▶ _What is being asked_: Each line from the start of the data below through the one containing "from mathutils import Matrix, Vector" must be reproduced exactly.

▶ _Supplied information_:
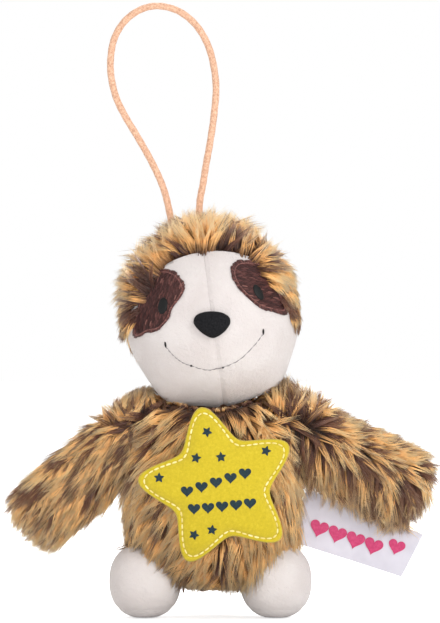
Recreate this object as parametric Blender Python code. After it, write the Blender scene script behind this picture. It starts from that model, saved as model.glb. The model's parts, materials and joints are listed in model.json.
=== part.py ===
# Plush sloth pendant: a small stuffed toy with an elastic loop on its head.
# Metres, +Z up. The sloth faces -Y, so +X is the sloth's own left.
import math

import bmesh
import bpy
from mathutils import Matrix, Vector

# Clearances and fabric
GAP = 0.0003  # between pieces that touch on the real toy
FUR_WALL = 0.0016  # backing cloth and matted pile
NAP_WALL = 0.0012  # backing cloth and short nap
THREAD_THICKNESS = 0.0005

# Head: a ball that turns in a hollow on top of the body
HEAD_RADIUS = 0.0174
HEAD_HEIGHT = 0.0596
HEAD_SHIFT = -0.0002
HEAD_ROLL = math.radians(7.5)
HEAD_FUR = 0.0026
FUR_STARTS_BELOW = math.radians(38)
FUR_FULL_BELOW = math.radians(5)
NECK_THREAD_THICKNESS = 0.0008
NECK_THREAD_RADIUS = 0.0055
NECK_ROOM = NECK_THREAD_THICKNESS + 2 * GAP
CHIN_ROOM_STRETCH = 3  # how far the head's room in the body is drawn out forwards
FACE_SETBACK = 0.0028
FACE_SLOPE = math.radians(31.3)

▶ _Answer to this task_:
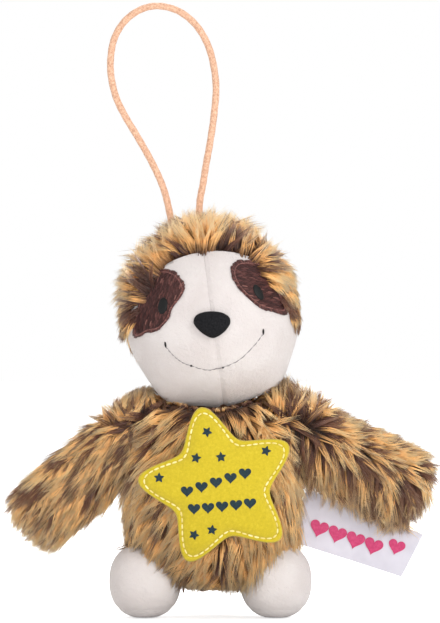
Recreate this object as parametric Blender Python code. After it, write the Blender scene script behind this picture. It starts from that model, saved as model.glb. The model's parts, materials and joints are listed in model.json.
=== part.py ===
# Plush sloth pendant: a small stuffed toy with an elastic loop on its head.
# Metres, +Z up. The sloth faces -Y, so +X is the sloth's own left.
import math

import bmesh
import bpy
from mathutils import Matrix, Vector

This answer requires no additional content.